Friday, March 14, 2014

Appending Sequential Numbers To A Word Or File Using Linux

I needed to append some sequential numbering to a word to use in a list. For example :

word01
word02
word03
word04

The sequence of numbers had to go from 1 - 4999. Now I could of wrote this out 4999 times but that would of been painfully boring and probably would of given me a terrible case of carpal tunnel by the end of it all. Plus I use Linux, there must be an easier way to do this and there is ! It's called seq

If  you open up the terminal of your choice and type man seq it pulls up a small man page with a few options you can use. The option were interested in is the -f option. This is the printf style floating-point FORMAT. If your interested in getting a better understanding of this click here. Here's a basic command using this format with output:

seq -f "%04g" 6

output:

0001
0002
0003
0004
0005
0006


 The "%04g" gives us 4 digits starting with 0001 and continues on to 0006. This is pretty basic. We need to append these numbers to a word now, and start with 01 and go up to 4999. Heres what we do :

seq -f "yourword%02g" 4999

output:

yourword01
yourword02
yourword03


And this goes on till it reaches yourword4999. That would of been a lot of typing.

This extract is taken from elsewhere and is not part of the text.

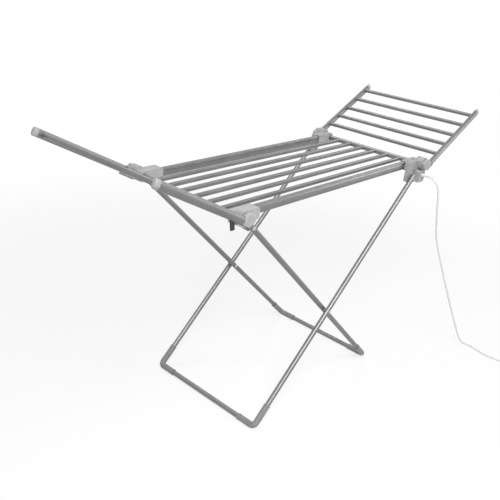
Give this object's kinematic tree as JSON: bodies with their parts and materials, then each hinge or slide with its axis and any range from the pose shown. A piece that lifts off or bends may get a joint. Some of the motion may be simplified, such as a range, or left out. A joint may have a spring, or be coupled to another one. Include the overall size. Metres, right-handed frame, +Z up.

So now we need to put all this into a text file for another program to reference. Here's what you do.

seq -f "yourword%02g" 4999 > reference_file.txt

By adding the greater than symbol it pipes the output to a text file.

You can name the text file whatever you want. For my purposes it was a list file for another program I was running. Each word pointed the program to a numbered dir on a computer. You could also use this to create sequential file names.  For example:

touch $(seq -f "yourfilename%02g.txt" 10)
 
This would create yourfilename01.txt to yourfilename10.txt.  

 This is a great little program and with a little imagination you could really put this program to great use.